* [Task] Take every line from the material that has the word "part" in it.

* [Supplied data]
::::::::

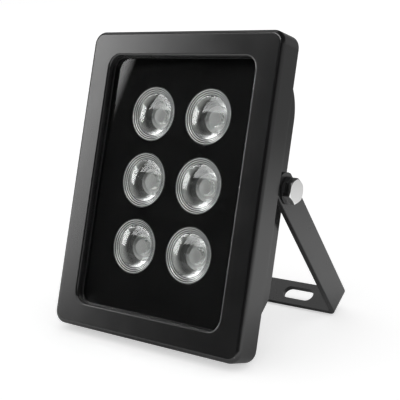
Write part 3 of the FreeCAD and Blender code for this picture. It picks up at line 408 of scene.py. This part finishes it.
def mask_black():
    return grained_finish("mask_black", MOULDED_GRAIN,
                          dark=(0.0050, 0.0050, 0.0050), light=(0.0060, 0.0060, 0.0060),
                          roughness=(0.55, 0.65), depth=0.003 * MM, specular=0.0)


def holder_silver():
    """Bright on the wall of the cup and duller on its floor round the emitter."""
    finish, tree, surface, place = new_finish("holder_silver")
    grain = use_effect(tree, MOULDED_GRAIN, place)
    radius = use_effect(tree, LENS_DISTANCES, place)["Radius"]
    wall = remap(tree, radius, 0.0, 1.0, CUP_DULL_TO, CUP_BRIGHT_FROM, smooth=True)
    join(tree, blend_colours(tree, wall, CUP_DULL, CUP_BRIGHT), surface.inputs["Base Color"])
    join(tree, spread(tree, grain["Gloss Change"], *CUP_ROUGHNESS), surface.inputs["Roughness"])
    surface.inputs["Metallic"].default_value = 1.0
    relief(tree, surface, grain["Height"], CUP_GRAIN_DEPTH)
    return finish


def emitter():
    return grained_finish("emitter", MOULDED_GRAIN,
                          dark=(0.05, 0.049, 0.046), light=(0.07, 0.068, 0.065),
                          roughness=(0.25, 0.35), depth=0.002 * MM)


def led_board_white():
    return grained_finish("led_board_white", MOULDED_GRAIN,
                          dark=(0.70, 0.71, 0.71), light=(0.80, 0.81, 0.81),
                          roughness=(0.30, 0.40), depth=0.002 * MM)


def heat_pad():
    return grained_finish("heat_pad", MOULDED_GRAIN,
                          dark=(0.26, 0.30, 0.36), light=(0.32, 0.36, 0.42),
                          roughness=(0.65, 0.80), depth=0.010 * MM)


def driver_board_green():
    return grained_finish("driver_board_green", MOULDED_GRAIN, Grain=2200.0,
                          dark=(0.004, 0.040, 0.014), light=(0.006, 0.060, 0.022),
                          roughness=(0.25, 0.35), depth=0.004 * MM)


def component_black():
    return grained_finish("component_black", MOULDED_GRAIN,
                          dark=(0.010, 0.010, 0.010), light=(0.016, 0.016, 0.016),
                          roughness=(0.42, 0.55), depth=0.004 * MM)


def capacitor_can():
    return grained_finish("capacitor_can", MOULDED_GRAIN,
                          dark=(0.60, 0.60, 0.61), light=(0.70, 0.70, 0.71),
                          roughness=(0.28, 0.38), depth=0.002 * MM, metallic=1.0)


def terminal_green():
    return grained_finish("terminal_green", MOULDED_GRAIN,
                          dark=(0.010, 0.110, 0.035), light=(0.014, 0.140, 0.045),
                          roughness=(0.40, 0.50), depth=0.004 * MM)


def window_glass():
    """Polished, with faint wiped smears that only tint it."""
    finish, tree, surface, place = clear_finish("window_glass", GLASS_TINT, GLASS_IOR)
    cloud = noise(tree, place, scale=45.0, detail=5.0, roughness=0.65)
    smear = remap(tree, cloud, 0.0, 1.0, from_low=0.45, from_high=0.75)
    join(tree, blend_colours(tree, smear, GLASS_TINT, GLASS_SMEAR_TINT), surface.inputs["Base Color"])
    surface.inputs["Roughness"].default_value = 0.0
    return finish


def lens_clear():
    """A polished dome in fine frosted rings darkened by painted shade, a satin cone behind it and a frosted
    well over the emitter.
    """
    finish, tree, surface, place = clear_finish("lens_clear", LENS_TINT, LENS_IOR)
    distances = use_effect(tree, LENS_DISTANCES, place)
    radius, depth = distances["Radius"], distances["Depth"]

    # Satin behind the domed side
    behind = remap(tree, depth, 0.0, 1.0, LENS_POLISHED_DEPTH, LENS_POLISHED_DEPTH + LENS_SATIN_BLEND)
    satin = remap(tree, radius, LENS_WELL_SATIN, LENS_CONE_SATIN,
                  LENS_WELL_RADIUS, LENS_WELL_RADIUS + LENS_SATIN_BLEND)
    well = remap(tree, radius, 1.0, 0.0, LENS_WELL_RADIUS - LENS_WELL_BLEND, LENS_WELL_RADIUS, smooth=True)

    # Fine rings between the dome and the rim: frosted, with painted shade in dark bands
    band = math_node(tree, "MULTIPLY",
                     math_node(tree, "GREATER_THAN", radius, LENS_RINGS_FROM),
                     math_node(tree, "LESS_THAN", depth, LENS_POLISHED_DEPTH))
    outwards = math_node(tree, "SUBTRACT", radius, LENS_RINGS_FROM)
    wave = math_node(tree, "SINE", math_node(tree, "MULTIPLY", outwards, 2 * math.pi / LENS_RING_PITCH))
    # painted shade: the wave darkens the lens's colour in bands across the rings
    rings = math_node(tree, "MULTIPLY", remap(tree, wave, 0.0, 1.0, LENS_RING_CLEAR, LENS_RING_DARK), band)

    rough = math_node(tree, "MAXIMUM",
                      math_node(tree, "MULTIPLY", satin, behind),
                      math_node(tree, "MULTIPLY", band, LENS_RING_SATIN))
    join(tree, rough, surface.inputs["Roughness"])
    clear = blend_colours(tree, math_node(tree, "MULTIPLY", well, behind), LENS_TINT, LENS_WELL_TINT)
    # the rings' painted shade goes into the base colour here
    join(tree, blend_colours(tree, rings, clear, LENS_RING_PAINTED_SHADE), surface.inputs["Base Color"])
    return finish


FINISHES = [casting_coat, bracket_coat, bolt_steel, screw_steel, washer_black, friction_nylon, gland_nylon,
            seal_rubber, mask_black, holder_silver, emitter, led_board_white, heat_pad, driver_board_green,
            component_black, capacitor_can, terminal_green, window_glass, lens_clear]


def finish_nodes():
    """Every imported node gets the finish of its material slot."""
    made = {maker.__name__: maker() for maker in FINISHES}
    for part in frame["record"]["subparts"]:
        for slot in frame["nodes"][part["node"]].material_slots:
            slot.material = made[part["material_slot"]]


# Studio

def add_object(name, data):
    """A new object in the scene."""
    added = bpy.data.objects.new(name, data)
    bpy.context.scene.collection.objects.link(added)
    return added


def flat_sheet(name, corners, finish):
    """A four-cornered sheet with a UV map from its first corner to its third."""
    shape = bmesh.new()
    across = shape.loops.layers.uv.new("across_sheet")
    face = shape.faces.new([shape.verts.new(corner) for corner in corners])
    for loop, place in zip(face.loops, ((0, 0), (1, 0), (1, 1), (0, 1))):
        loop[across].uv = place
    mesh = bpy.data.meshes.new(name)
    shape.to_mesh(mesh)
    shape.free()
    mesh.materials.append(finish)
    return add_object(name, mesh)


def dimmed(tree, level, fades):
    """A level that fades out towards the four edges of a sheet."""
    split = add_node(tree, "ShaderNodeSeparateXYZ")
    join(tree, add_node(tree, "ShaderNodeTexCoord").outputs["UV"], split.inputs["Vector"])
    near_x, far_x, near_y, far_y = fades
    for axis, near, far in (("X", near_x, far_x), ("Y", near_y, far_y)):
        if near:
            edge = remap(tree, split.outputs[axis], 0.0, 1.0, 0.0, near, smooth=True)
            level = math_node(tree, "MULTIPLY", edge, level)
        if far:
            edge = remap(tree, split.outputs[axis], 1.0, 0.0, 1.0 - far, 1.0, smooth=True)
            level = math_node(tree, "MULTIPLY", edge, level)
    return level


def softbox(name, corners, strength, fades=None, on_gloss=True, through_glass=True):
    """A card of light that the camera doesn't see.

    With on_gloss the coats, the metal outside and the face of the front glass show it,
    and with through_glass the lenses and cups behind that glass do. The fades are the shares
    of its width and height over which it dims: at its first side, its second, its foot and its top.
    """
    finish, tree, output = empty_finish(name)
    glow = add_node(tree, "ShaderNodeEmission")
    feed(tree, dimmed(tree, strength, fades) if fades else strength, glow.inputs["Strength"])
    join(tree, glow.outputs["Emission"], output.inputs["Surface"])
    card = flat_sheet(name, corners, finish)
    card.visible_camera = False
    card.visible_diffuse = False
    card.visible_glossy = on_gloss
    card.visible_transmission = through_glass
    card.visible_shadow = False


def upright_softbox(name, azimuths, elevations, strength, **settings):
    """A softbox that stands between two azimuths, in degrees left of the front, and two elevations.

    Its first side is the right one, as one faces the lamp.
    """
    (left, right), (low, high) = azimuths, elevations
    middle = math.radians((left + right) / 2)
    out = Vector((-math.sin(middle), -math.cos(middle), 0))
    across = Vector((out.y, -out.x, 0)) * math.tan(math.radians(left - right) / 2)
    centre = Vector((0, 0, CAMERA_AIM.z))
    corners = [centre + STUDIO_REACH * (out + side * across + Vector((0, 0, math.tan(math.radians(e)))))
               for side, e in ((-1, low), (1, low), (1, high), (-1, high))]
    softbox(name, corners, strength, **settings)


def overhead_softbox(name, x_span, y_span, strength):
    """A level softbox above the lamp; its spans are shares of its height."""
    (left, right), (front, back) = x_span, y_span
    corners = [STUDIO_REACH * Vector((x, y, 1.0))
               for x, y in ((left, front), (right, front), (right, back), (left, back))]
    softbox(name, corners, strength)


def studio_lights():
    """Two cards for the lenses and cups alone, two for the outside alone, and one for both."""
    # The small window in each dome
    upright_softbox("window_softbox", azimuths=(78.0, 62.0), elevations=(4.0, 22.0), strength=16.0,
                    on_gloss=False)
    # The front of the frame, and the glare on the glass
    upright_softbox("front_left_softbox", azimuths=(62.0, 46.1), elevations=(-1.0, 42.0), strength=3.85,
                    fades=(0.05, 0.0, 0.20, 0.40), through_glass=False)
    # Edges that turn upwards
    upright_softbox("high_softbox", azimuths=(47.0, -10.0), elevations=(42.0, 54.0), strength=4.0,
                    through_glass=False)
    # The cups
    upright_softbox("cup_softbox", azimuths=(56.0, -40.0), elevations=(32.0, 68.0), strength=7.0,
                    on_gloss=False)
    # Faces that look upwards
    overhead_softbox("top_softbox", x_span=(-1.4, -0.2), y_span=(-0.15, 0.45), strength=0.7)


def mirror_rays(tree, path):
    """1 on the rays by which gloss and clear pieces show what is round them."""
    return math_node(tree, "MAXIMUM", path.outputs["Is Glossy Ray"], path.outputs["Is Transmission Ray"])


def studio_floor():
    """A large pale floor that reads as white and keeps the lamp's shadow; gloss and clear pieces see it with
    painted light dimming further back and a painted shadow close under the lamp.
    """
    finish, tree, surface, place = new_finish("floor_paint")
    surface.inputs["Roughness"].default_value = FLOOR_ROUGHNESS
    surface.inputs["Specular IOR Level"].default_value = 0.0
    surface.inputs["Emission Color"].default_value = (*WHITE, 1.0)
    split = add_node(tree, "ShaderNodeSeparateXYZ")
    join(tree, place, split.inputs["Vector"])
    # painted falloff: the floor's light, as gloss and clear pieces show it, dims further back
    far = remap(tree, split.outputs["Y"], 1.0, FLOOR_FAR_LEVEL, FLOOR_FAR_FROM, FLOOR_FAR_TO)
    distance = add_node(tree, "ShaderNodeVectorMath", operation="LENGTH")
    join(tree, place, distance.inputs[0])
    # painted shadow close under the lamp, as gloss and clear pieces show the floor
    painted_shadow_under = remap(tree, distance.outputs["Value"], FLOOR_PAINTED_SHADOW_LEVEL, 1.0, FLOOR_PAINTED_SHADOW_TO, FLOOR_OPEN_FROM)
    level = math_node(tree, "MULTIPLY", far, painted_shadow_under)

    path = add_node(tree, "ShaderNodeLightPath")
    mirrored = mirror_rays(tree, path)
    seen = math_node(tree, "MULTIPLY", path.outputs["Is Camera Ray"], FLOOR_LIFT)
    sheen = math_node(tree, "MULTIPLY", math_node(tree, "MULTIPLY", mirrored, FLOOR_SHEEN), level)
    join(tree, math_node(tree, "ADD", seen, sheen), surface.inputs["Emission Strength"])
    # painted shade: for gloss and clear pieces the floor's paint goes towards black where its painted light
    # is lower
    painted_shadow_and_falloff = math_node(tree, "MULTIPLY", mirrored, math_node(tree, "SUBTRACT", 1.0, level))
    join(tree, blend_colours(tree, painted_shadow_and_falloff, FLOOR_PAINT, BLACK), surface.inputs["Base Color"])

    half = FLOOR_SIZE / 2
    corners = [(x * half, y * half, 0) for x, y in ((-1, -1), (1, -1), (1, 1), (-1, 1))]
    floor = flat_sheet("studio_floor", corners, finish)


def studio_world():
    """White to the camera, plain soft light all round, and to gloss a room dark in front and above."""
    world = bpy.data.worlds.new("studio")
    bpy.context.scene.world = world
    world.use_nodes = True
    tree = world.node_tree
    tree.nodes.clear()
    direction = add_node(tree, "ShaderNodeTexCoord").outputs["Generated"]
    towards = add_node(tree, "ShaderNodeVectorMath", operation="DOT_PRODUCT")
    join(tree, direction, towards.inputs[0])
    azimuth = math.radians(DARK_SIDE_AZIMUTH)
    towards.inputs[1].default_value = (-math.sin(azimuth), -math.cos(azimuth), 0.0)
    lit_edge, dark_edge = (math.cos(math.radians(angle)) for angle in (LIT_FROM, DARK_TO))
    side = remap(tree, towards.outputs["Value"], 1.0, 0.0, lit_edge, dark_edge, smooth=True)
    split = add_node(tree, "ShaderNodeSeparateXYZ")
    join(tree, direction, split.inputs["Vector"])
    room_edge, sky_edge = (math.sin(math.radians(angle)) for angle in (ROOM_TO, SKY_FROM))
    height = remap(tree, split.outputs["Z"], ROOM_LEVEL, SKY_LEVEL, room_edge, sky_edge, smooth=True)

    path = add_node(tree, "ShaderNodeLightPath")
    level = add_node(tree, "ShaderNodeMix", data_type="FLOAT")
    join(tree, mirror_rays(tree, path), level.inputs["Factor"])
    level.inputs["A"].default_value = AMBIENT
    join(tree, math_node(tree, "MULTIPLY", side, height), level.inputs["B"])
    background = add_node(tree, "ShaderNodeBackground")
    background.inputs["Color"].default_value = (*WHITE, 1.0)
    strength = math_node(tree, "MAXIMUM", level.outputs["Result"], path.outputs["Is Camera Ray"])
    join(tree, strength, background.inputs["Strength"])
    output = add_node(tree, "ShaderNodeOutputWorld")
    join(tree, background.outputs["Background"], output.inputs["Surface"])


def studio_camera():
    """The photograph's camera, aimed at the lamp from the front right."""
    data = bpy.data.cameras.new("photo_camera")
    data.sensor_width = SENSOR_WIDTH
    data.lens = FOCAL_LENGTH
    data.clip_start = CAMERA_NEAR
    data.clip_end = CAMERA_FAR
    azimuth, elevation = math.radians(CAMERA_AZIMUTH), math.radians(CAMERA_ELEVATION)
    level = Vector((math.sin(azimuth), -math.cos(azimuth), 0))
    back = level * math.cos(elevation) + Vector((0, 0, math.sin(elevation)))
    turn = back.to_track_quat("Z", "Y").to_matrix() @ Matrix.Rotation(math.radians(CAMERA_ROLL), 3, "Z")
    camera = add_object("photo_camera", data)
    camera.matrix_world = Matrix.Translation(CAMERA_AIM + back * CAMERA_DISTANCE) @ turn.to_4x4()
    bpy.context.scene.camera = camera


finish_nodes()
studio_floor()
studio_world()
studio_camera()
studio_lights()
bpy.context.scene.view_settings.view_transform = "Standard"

::::::::

* [Solution to this task]
Write part 3 of the FreeCAD and Blender code for this picture. It picks up at line 408 of scene.py. This part finishes it.
    for part in frame["record"]["subparts"]:
        for slot in frame["nodes"][part["node"]].material_slots:
            slot.material = made[part["material_slot"]]